Worcester Youth Executive Director Steve Taylor said working together is also key for federal grants.

“There’s a lot of federal money available for projects that are in our wheelhouse – disadvantaged youth in particular. What federal agencies are looking for are partnerships that are much, much larger,” he said. “They want to provide a grant to a tri-county area, or a six-county area, or a state, preferably, because that’s less management on their part when they have to manage that grant.

“I think we need to expand the partnerships beyond our particular area so that we can take advantage of federal grants,” he added. “When I look at our budget pie chart, the federal piece is a sliver.”

Another popular theme during the roughly two-hour roundtable discussion was underserved youth.

While existing Worcester Youth programs such as the Berlin Youth Club, SAGES and SABERS serve younger children “We really identified that there’s a big, gaping hole for 15-to-18-year-olds,” Board Vice President Greta Del Corro said. “A lot of these kids don’t have the soft-skill training, the job readiness training and kind of self-awareness and personal care training.

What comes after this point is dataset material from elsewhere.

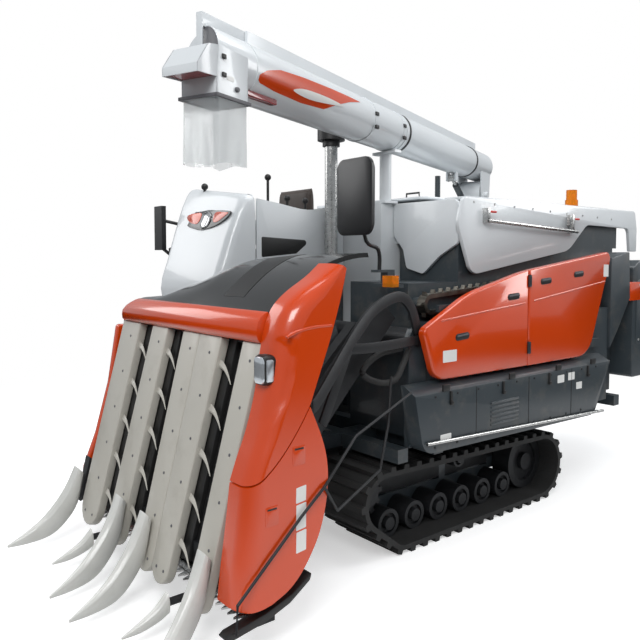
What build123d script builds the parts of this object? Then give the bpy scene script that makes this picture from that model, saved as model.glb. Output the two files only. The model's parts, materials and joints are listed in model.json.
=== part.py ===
"""Combine harvester on rubber tracks, for rice and wheat, in millimetres.

+Z is up and -Y is the front, where the crop goes in. +X is the machine's left.
The origin is on the ground below the middle of the bounding box.
"""
from build123d import *
import math
import os

# Overall size
REACH = 2400.0            # from the middle to the front points and to the rear
HALF_W = 1200.0           # from the middle to the outermost side
# Tracks
TRACK_IN = 360.0
TRACK_W = 450.0
SPROCKET = (-745.0, 330.0, 200.0)
IDLER = (790.0, 245.0, 245.0)
FRONT_BEND = (-600.0, 138.5, 138.5)
LUG_H = 25.0
LUG_PITCH = 105.0
BELT_T = 28.0
ROLLER_R = 85.0
ROLLER_Z = 53.5 + ROLLER_R
ROLLER_Y = (-600.0, -378.0, -156.0, 66.0, 288.0, 510.0)
CARRIER = (60.0, 398.0, 55.0)
# Frame and decks
DECK_Z0 = 560.0
DECK_Z1 = 640.0
GAP = 6.0                 # between pieces that move past each other
FIT = 0.05                # radial play of a shaft in its bearing
# Crop header
PIVOT_Y = -580.0
PIVOT_Z = 1250.0
PIVOT_R = 42.0
MAIN_X = 200.0
HEADER_FOOT = (MAIN_X, -985.0, 400.0)
HEADER_EYE = (MAIN_X, -900.0, 830.0)
PLATE_FOOT = (-2010.0, 150.0)
PLATE_HEAD = (-1735.0, 1331.0)
PLATE_T = 55.0
CONVEYORS = (780.0, 560.0)
BIG_HORNS = ((-600.0, -595.0), (150.0, 35.0), (430.0, 345.0), (1080.0, 935.0))
SMALL_HORNS = (-200.0, 725.0)
PLATES = ((-480.0, -245.0), (-85.0, 110.0), (263.0, 440.0), (442.0, 672.0), (855.0, 1010.0))
# Operator's place
TOWER_X0 = -1000.0
TOWER_X1 = -205.0
FLOOR_Z = 1240.0
# Grain tank and threshing unit
TANK_TOP = 2085.0
TANK_FLOOR = 1050.0
CHAIN_ENDS = ((-420.0, 1440.0, 60.0), (1420.0, 1570.0, 60.0))
CHAIN_T = 25.0
LID_X = 552.0
LID_Z = 2113.0
LID_HINGES = (200.0, 1450.0)
HINGE_X = 964.0
HINGE_Z = (1110.0, 1540.0)
BODY_X = 880.0
COVER_X = 955.0
BOX_X = 990.0
SPLIT_Y = 370.0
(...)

We’re staring that with SAGES and SABERS, but they don’t really have anywhere to transition to.”

To combat that, Worcester Youth plans to form a learning academy, with a prototype program already in place.

“The key, in my opinion, is having that youth program coordinator that can create a relationship with family members – a person they trust, a person that they feel they can communicate easily with. That’s really the strategy that’s needed,” Taylor said. “You can’t build a program and hope they will come – it won’t work.”

Del Corro said planners also often heard of the need for programming in Pocomoke.

“It came out over and over again,” she said. “We have a whole part of our plan … [of] expanding into that area. We’re starting by meeting with community leaders down there, assessing what is currently offered … maybe starting small as a prototype and then expanding from there.”

The strategic plan includes a timeline of starting a pilot program by 2020 and full implementation by 2022.

Kat Gunby, director of prevention for the Worcester County Health Department, said cultural barriers and stigmas must be overcome in Pocomoke, especially when it comes to mental health care.

Pocomoke City Councilman George Tasker was involved in Worcester Youth programs in Pocomoke back when it was called Family Connections.

“The same problems are there, and I think things have gotten worse,” he said.

“Worcester Youth did good things in Pocomoke. The fact of it is the distance and the cost made it very difficult,” Downing said, adding limited staff was another issue. “At the end, the building which we put all the money in, all the cash in, started having problems … finding a location that we don’t have to pay for would be ideal [as would] partnering with someone who is already in Pocomoke.”

Downing said Snow Hill and other rural areas in Worcester County also need services. He stressed the importance of a sound strategy.

“Everyone keeps screaming about that need, but to go in Pocomoke, we learned, you have to have a definite plan. You can’t have a Berlin plan going into Pocomoke,” he said.

To implement the various parts of the strategic plan, DelCorro said Worcester Youth is looking for help on its committees.

“We want to collaborate with everybody,” she said. “If you’re looking through this and there’s something that really touches your heart, or you know of someone in the community that this is a fit for, let Steve know or email Robin or I. We would love to have, even more just input.”

“If we want to truly serve people in this community, we have to look around and we have to get out of our silos and out of our tracks – and look across the tracks,” Taylor said. “Constantly think about these connections as we go about our day-to-day business. I think that’s what is really required of us at this point in time.”